By the time he left San Jose in 2010, Nabokov had become the franchise leader in virtually every goaltending category, including games played, wins and shutouts. He’s the best goalie by a mile in Sharks history and he’ll likely get his number retired by the team at some point in the near future.

After spending a few years with the New York Islanders and Tampa Bay Lightning, Nabokov retired at the age of 39 after 14 seasons in the NHL. He finished with 353 wins and 59 shutouts, which are both top-20 all-time.

Now 43 and living back in San Jose, Nabokov is the Sharks’ goaltending development coach and primarily works with the netminders on the team’s AHL affiliate, the San Jose Barracuda. Despite living in California year-round, Nabokov hasn’t forgotten his roots. He still goes back to Moscow in the summer and back home to Ust-Kamenogorsk to visit his parents and grandparents. The adjustment from player to coach is never easy, but Nabokov is enjoying every minute of his new job. “I love it,” he said. “I wasn’t sure how it was going to be. I took it slowly at first, but I love being in hockey, talking hockey, sharing certain things with the goalies and also learning from them. That’s another big thing, you learn, because when you play in goal you usually are stuck with what you have, and you play your style, but now as a coach, you’re way more open to looking at stuff and watching more video of the other goaltending styles, and that’s been a good lesson for me.”
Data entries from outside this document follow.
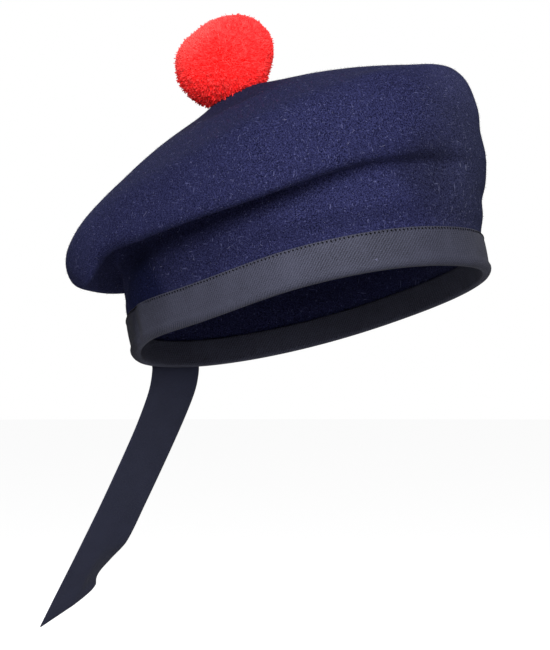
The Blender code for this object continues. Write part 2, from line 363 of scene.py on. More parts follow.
ribbonLook = {
    "surface": {"Sheen Weight": 0.02, "Sheen Tint": (0.8, 0.8, 0.9, 1.0), "Sheen Roughness": 0.4,
                "Specular IOR Level": 0.20},
    "shares": (0.50, 0.50),        # of the ribs and the threads in the tone
    "roughness": (0.85, 0.62),     # between the ribs, and on them
    "wornShare": 0.25, "bump": 0.6,
    "bandRibbon": {
        "dark": (0.002, 0.0025, 0.0060, 1.0), "pale": (0.068, 0.0700, 0.107, 1.0),
        "pitch": 0.00162, "slant": -0.82, "depth": 0.0004,
        # painted shade: darker towards the wearer's left front, and a dark painted shade at the right back
        # where the band turns away
        "tints": (
            ("DOT_PRODUCT", (0.674, -0.738, 0.0), (-0.012, 0.035), (0.755, 0.760, 0.775, 1.0), "MULTIPLY"),
            ("DOT_PRODUCT", (-0.674, 0.738, 0.0), (0.0885, 0.0930), (0.36, 0.36, 0.42, 1.0), "MULTIPLY"),
        ),
    },
    "tailRibbon": {
        "dark": (0.0070, 0.0084, 0.0200, 1.0), "pale": (0.0280, 0.0310, 0.0620, 1.0),
        "pitch": 0.00110, "slant": 0.8, "depth": 0.0002, "tints": (),
    },
}


def makeRibbonFinish(name):
    look = ribbonLook[name]
    finish, tree, shader, place = newFinish(name, ribbonLook["surface"])
    where = fromNode(tree, "ShaderNodeUVMap", "UV", uv_map="clothMetres")
    feeds = {"Vector": where, "Rib Pitch": look["pitch"], "Slant": look["slant"]}
    weave = addNode(tree, "ShaderNodeGroup", feeds, node_tree=twillWeave).outputs
    share = sumNode(tree, (weave["Ribs"], weave["Threads"]), ribbonLook["shares"])
    base = mixColour(tree, share, look["dark"], look["pale"])
    base = mixColour(tree, timesNode(tree, weave["Wear"], ribbonLook["wornShare"]), base, look["pale"])
    # painted shade on the band, from its tints
    base = tintByPlace(tree, place, base, look["tints"])
    rough = spreadNode(tree, weave["Ribs"], 0.0, 1.0, *ribbonLook["roughness"])
    bump = bumpNode(tree, weave["Height"], ribbonLook["bump"], look["depth"])
    feedNode(shader, {"Base Color": base, "Roughness": rough, "Normal": bump})
    return finish


yarnLook = {
    # the emission gives the yarn a painted glow, set below
    "surface": {"Roughness": 0.9, "Sheen Weight": 0.12, "Sheen Tint": (1.0, 0.55, 0.5, 1.0),
                "Sheen Roughness": 0.5, "Specular IOR Level": 0.15, "Emission Strength": 0.36},
    "dark": (0.90, 0.010, 0.012, 1.0), "bright": (1.0, 0.024, 0.026, 1.0), "pale": (1.0, 0.062, 0.060, 1.0),
    "tufts": ((420.0, 3.0, 0.6), (0.38, 0.66)),
    # painted highlight: paler high at the back, where the light falls
    "tints": (
        ("DOT_PRODUCT", (-0.506, 0.554, 0.66), (0.132, 0.152, 0.0, 0.8), (1.0, 0.125, 0.115, 1.0), "MIX"),
    ),
    # painted shade low on the ball: strands darker low down, by height, and by the strand's shade
    "paintedShade": (0.14, 0.002, 0.004, 1.0), "paintedShadeLow": (0.114, 0.129, 1.0, 0.0),
    "paintedShadeStrands": (0.10, 0.45, 0.75, 0.0),
    # painted glow: the emission stands in for light that has passed through the pile; weak low on the ball
    # and at the ends of strands
    "paintedGlow": (1.0, 0.018, 0.018, 1.0), "paintedGlowLow": (0.1080, 0.1200, 0.40, 1.0),
    "paintedGlowTips": (0.2, 1.0, 1.0, 0.35),
}


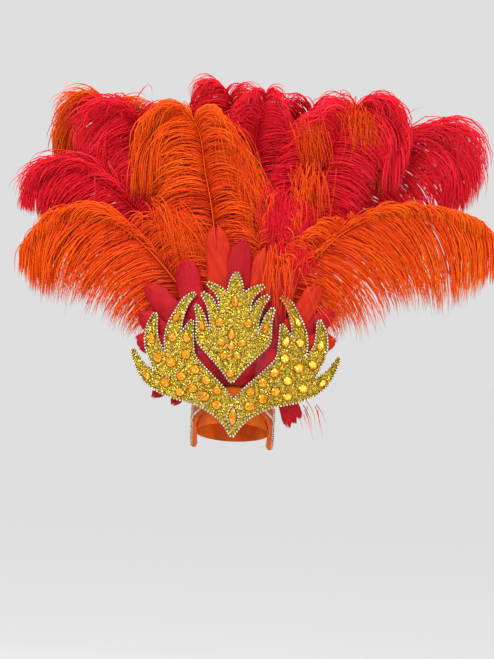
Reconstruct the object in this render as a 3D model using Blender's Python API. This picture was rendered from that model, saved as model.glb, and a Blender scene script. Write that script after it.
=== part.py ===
"""A carnival feather headdress: a satin cap with two ear guards carries a bent, stone-set lower crown
plate and a centre medallion, and a holder block behind them carries satiny flats and thirteen plumes.

Metres, +Z up, the front faces -Y. The origin is where the inside of the cap sits on the top of the head.
The crown is drawn flat, in (x, z), with y as the height off its face, and then swept back round the head."""

from math import cos, exp, hypot, pi, radians, sin, sqrt, tan

import bmesh
import bpy
from mathutils import Vector
from mathutils.geometry import delaunay_2d_cdt

CLEARANCE = 0.0003

HEAD_HALF_WIDTH = 0.079
HEAD_HALF_LENGTH = 0.100
CAP_WALL = 0.0025
CAP_FRONT_RISE = 0.030
CAP_FRONT_DROP = 0.046
CAP_BACK_DROP = 0.095
CAP_SIDES = 20

GUARD_WALL = 0.003
GUARD_STAND_OFF = 0.0009
GUARD_DROP = 0.103

PLATE_THICK = 0.003
BEAD_DIAMETER = 0.0046
RIM_WIDTH = 0.0034
RIM_HEIGHT = 0.0024
RIM_SLOPE = 0.25
TIP_WIDTH = 0.0074
CROWN_SWEEP_RADIUS = 0.42
CROWN_SWEEP_LIMIT = 0.12
CROWN_LEAN = radians(6)
CROWN_STRIP = 0.030

WING_HALF_SPAN = 0.217
WING_HEIGHT = 0.294
V_DROP = 0.0733
MEDALLION_HALF_WIDTH = 0.081
MEDALLION_HEIGHT = 0.228
MEDALLION_FOOT = 0.039
MEDALLION_SHIFT = -0.006
MEDALLION_LIFT = 0.009

BACKING_HALF_WIDTH = 0.106
BACKING_HEIGHT = 0.190
BACKING_FOOT = 0.0331
BACKING_THICK = 0.0025
HOLDER_HALF_WIDTH = 0.085
HOLDER_TOP = 0.120
HOLDER_DEPTH = 0.092

STONE_HEIGHT = 0.0055
STONE_SINK = 0.0008
STONE_SIDES = 8
TABLE_SHARE = 0.60

FAN_REACH = 0.545
FAN_RISE = 0.690
FAN_GAP = 0.0115
FAN_CENTRE_Z = 0.100
LAYER_PITCH_AT_HOLDER = 0.0072
LAYER_PITCH_OUTSIDE = 0.0160
LAYERS_SPREAD_OVER = 0.300
CURL_STARTS_AT = 0.360
CURL_FORWARD = 0.110
CURL_CUTS = (0.67, 0.78, 0.90)
QUILL_WIDTH = 0.006
SHEET_THICK = 0.0026
SHEET_GRID = 0.0009
SHEET_PASSES = 3
SHEET_STRAIGHT = radians(8)
CDT_TRIANGLES = 0
CDT_NEAR = 0.000001
FLATTEST_TRIANGLE = 0.000005
ODD_LOCK_SHIFT = 0.20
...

Born: July 25, 1975, Kamenogorsk, USSR
NHL Career: 1999-2015
Teams: SJ, NYI, TB
Stats: 353-227-86, 2.44 GAA, .911 SP, 59 SO
All-Star: 1 (First-1)
Trophies: 1 (Calder)

DID YOU KNOW?

On March 10, 2002, Nabokov shot and scored into an empty net against Vancouver, becoming the first European goalie to do so in NHL history and the first goalie to score a power-play goal. Prior to that, though, Nabokov’s NHL career almost ended before it even began. When he first came to North America, he was playing for AHL Kentucky and was struggling to adapt to life in the U.S., the language and the style of play. He wanted to go home but was convinced to stay a little longer. It was around this time that he met his future wife. The rest, as they say, is history.